[REQUIREMENT]: Copy the data below exactly.

╭─ SUPPLIED MATERIAL

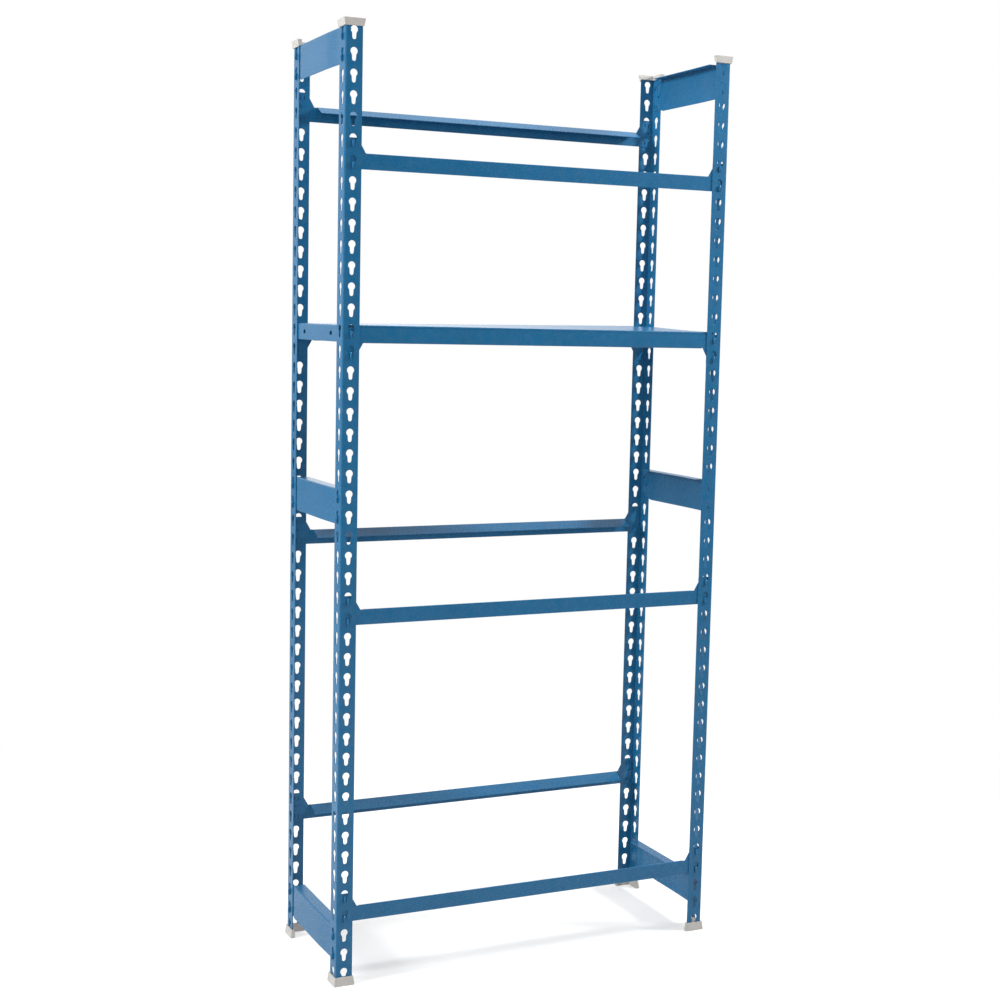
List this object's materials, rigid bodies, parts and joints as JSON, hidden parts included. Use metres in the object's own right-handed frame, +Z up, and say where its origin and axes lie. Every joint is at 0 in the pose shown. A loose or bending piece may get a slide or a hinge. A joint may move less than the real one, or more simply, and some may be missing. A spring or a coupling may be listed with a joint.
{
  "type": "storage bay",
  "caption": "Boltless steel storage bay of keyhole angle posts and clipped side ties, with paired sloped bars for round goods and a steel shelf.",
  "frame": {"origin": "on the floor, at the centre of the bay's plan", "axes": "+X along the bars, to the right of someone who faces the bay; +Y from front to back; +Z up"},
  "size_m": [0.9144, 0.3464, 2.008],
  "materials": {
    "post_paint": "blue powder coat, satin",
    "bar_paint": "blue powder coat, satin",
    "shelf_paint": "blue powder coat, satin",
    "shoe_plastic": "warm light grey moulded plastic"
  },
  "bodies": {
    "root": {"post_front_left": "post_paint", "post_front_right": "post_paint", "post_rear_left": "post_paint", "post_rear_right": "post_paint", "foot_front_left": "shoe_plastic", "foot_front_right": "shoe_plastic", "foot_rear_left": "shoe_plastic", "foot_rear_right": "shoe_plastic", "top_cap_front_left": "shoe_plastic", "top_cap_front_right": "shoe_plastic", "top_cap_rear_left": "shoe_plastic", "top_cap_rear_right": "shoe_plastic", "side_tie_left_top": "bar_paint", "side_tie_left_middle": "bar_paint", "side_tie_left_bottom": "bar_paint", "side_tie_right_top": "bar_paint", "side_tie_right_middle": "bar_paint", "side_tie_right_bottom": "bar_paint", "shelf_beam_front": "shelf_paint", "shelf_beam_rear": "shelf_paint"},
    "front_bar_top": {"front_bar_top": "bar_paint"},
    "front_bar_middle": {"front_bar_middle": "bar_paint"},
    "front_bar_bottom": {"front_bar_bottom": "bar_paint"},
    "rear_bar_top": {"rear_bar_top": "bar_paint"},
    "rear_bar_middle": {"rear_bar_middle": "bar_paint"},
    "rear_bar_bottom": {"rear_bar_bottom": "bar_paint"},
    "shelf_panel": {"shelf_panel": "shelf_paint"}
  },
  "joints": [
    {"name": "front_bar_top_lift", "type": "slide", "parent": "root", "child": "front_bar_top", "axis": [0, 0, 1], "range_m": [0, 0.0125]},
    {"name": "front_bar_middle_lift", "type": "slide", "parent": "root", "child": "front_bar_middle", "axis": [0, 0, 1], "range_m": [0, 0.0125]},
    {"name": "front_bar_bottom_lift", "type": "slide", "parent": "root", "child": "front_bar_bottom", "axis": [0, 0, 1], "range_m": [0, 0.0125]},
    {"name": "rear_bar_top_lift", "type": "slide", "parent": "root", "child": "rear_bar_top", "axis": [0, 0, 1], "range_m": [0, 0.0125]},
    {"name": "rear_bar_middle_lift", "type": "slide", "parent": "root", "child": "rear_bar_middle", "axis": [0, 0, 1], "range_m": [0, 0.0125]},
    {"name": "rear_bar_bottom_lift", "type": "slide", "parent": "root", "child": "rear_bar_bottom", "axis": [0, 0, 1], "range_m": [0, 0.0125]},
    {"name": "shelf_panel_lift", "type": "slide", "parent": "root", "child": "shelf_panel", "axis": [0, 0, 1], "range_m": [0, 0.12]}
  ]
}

╰─

[FINISHED EXERCISE]:
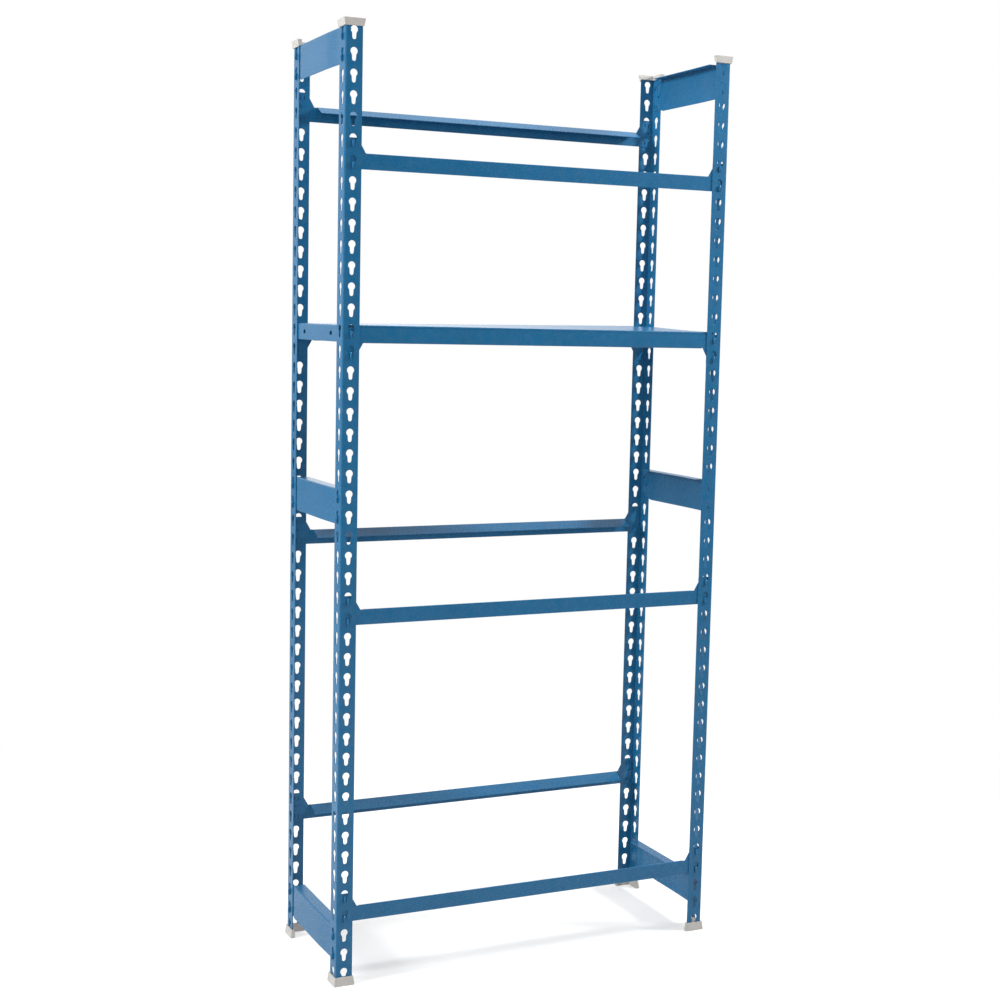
List this object's materials, rigid bodies, parts and joints as JSON, hidden parts included. Use metres in the object's own right-handed frame, +Z up, and say where its origin and axes lie. Every joint is at 0 in the pose shown. A loose or bending piece may get a slide or a hinge. A joint may move less than the real one, or more simply, and some may be missing. A spring or a coupling may be listed with a joint.
{
  "type": "storage bay",
  "caption": "Boltless steel storage bay of keyhole angle posts and clipped side ties, with paired sloped bars for round goods and a steel shelf.",
  "frame": {"origin": "on the floor, at the centre of the bay's plan", "axes": "+X along the bars, to the right of someone who faces the bay; +Y from front to back; +Z up"},
  "size_m": [0.9144, 0.3464, 2.008],
  "materials": {
    "post_paint": "blue powder coat, satin",
    "bar_paint": "blue powder coat, satin",
    "shelf_paint": "blue powder coat, satin",
    "shoe_plastic": "warm light grey moulded plastic"
  },
  "bodies": {
    "root": {"post_front_left": "post_paint", "post_front_right": "post_paint", "post_rear_left": "post_paint", "post_rear_right": "post_paint", "foot_front_left": "shoe_plastic", "foot_front_right": "shoe_plastic", "foot_rear_left": "shoe_plastic", "foot_rear_right": "shoe_plastic", "top_cap_front_left": "shoe_plastic", "top_cap_front_right": "shoe_plastic", "top_cap_rear_left": "shoe_plastic", "top_cap_rear_right": "shoe_plastic", "side_tie_left_top": "bar_paint", "side_tie_left_middle": "bar_paint", "side_tie_left_bottom": "bar_paint", "side_tie_right_top": "bar_paint", "side_tie_right_middle": "bar_paint", "side_tie_right_bottom": "bar_paint", "shelf_beam_front": "shelf_paint", "shelf_beam_rear": "shelf_paint"},
    "front_bar_top": {"front_bar_top": "bar_paint"},
    "front_bar_middle": {"front_bar_middle": "bar_paint"},
    "front_bar_bottom": {"front_bar_bottom": "bar_paint"},
    "rear_bar_top": {"rear_bar_top": "bar_paint"},
    "rear_bar_middle": {"rear_bar_middle": "bar_paint"},
    "rear_bar_bottom": {"rear_bar_bottom": "bar_paint"},
    "shelf_panel": {"shelf_panel": "shelf_paint"}
  },
  "joints": [
    {"name": "front_bar_top_lift", "type": "slide", "parent": "root", "child": "front_bar_top", "axis": [0, 0, 1], "range_m": [0, 0.0125]},
    {"name": "front_bar_middle_lift", "type": "slide", "parent": "root", "child": "front_bar_middle", "axis": [0, 0, 1], "range_m": [0, 0.0125]},
    {"name": "front_bar_bottom_lift", "type": "slide", "parent": "root", "child": "front_bar_bottom", "axis": [0, 0, 1], "range_m": [0, 0.0125]},
    {"name": "rear_bar_top_lift", "type": "slide", "parent": "root", "child": "rear_bar_top", "axis": [0, 0, 1], "range_m": [0, 0.0125]},
    {"name": "rear_bar_middle_lift", "type": "slide", "parent": "root", "child": "rear_bar_middle", "axis": [0, 0, 1], "range_m": [0, 0.0125]},
    {"name": "rear_bar_bottom_lift", "type": "slide", "parent": "root", "child": "rear_bar_bottom", "axis": [0, 0, 1], "range_m": [0, 0.0125]},
    {"name": "shelf_panel_lift", "type": "slide", "parent": "root", "child": "shelf_panel", "axis": [0, 0, 1], "range_m": [0, 0.12]}
  ]
}